TOLÉRANCE : Quelques phrases de la Bible
Rm 2, 1
Toi, l’homme qui juge, tu n’as aucune excuse, qui que tu sois : quand tu juges les autres, tu te condamnes toi-même car tu fais comme eux, toi qui juges.
Eph 4, 2
ayez beaucoup d’humilité, de douceur et de patience, supportez-vous les uns les autres avec amour.
Ph 2, 1-4
S’il est vrai que, dans le Christ, on se réconforte les uns les autres, si l’on s’encourage avec amour, si l’on est en communion dans l’Esprit, si l’on a de la tendresse et de la compassion, alors, pour que ma joie soit complète, ayez les mêmes dispositions, le même amour, les mêmes sentiments ; recherchez l’unité.
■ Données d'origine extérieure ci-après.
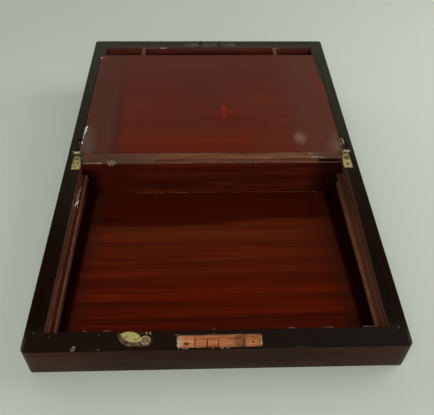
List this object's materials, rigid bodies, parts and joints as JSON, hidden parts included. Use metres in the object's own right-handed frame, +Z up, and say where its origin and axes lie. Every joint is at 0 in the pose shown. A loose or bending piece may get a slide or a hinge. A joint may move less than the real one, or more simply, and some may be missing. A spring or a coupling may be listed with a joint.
{
  "type": "portable writing desk",
  "caption": "Slope-topped wooden writing box hinged to open flat, with a lifting writing board, pen and ink wells, a hinged lid and a swinging flap catch.",
  "frame": {"origin": "on the table, under the hinge line, midway across the open desk: the bottom centre of its bounding box", "axes": "+X to the writer's right, along the hinge line; +Y away from the writer, the long way of the open desk; +Z up"},
  "size_m": [0.35, 0.508, 0.091],
  "materials": {
    "case_wood": "worn dark varnish",
    "inner_wood": "satin varnish",
    "varnished_panel": "glossy varnish",
    "board_wood": "dull varnish with old glue",
    "ledge_wood": "satin varnish",
    "rail_wood": "worn, dull",
    "bright_brass": "worn polish",
    "tarnished_brass": "tarnished"
  },
  "bodies": {
    "base": {"base_left_wall": "case_wood", "base_right_wall": "case_wood", "base_rear_wall": "case_wood", "base_hinge_wall": "inner_wood", "base_bottom_panel": "case_wood", "well_front_wall": "inner_wood", "left_well_divider": "inner_wood", "right_well_divider": "inner_wood", "left_well_lining": "inner_wood", "right_well_lining": "inner_wood", "pen_tray_floor": "inner_wood", "left_ink_well_floor": "inner_wood", "right_ink_well_floor": "inner_wood", "link_plate": "tarnished_brass", "link_plate_screws": "tarnished_brass", "left_base_leaf": "tarnished_brass", "right_base_leaf": "tarnished_brass", "base_leaf_screws": "tarnished_brass", "left_hinge_pin": "bright_brass", "right_hinge_pin": "bright_brass"},
    "board": {"writing_board": "board_wood"},
    "lid": {"lid_left_wall": "case_wood", "lid_right_wall": "case_wood", "lid_front_wall": "case_wood", "lid_hinge_wall": "inner_wood", "lid_panel": "varnished_panel", "left_flap_ledge": "ledge_wood", "right_flap_ledge": "ledge_wood", "flap_hinge_rail": "rail_wood", "left_lid_leaf": "bright_brass", "right_lid_leaf": "bright_brass", "lid_leaf_screws": "bright_brass", "catch_plate_inlay": "tarnished_brass", "catch_stud": "bright_brass"},
    "catch": {"catch_lever": "bright_brass"}
  },
  "joints": [
    {"name": "lid_hinge", "type": "hinge", "parent": "base", "child": "lid", "pos_m": [0, 0, 0.06], "axis": [-1, 0, 0], "range_deg": [0, 180]},
    {"name": "board_hinge", "type": "hinge", "parent": "base", "child": "board", "pos_m": [0, 0, 0.06], "axis": [1, 0, 0], "range_deg": [0, 180]},
    {"name": "catch_pivot", "type": "hinge", "parent": "lid", "child": "catch", "pos_m": [-0.0656, -0.24375, 0.03505], "axis": [0, -0.1018, 0.9948], "range_deg": [-45, 12]}
  ]
}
Ne soyez jamais intrigants ni vaniteux, mais ayez assez d’humilité pour estimer les autres supérieurs à vous-mêmes. Que chacun de vous ne soit pas préoccupé de ses propres intérêts ; pensez aussi à ceux des autres.
Jc 3, 16-17
La jalousie et les rivalités mènent au désordre et à toutes sortes d’actions malfaisantes. Au contraire, la sagesse qui vient d’en haut est d’abord pure, puis pacifique, bienveillante, conciliante, pleine de miséricorde et féconde en bons fruits, sans parti pris, sans hypocrisie.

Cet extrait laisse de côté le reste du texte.